Narrator: On BBC 2 the success of new wave comedy like The Office, League of Gentlemen and Alan Partridge encouraged the idea that animation could also be used to break new ground.

Paul Wells: These kind of satiric works kind of link across again to the possibilities for animation, and of course this has prompted, you know, sort of Monkey Dust, and I Am Not an Animal, for example, and these are kind of animated versions, really, of that kind of social caricature that's being carried out in British comedy.

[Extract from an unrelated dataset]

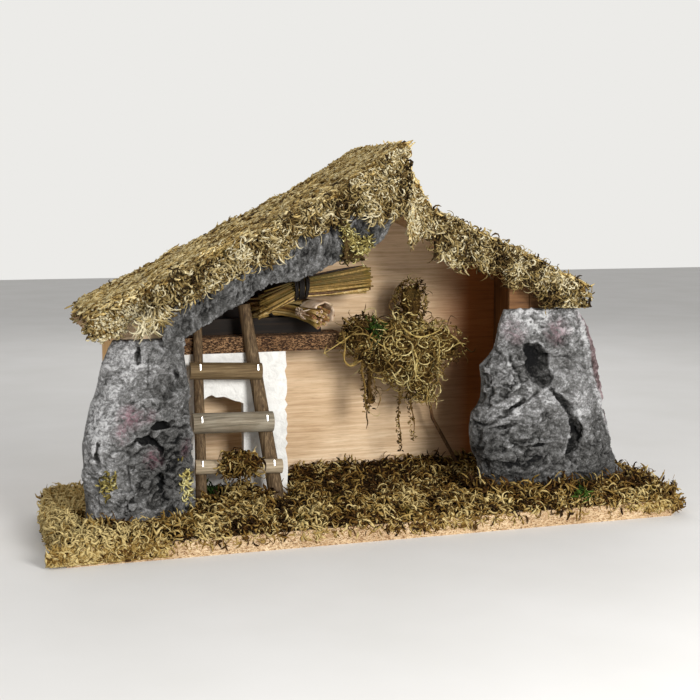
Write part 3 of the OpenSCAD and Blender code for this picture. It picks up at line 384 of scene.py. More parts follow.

Footage from I Am Not an Animal.


Narrator: In I Am Not an Animal, comedy star Steve Coogan featured in the wild story of animals on the run from their science lab hell. Then, a new digital channel emerged, with an ambition to commission animation. In 2002, Monkey Dust first appeared on BBC Three.


Footage from Monkey Dust.


Harry Thomson: It was saying that, you know, maybe it'd be fun to actually attack the construct of groovy Britain, of Cool Britannia, the whole idea that everything's perfect and amazing and everyone's having a great time under New Labour and nothing's wrong, and there's no misery and there's no poverty and there's no... you know, we aren't going off and invading other countries. So it was just to do the underneath of that shin world that we keep getting fed. I wanted it to be sombre, and I wanted it to be slightly morose, but at the same time I wanted it to be really beautiful. i didn't want it to be just... I didn't want it to be ugly at all. So although a lot of the things that happen might be a little bit ugly or might be a little bit shocking, I wanted it to look really, really nice. And that was the brief, always go to the animators, is "can you make it look great?" you know, "really want it to look lovely."

Narrator: Monkey Dust is now on its fourth series. Its young animators keep the questioning, subversive spirit of British animation alive. They engage with and observe the world like the art school generation of the eighties, and their work links today with the questioning animation which began to emerge so colourfully four decades ago with Yellow Submarine.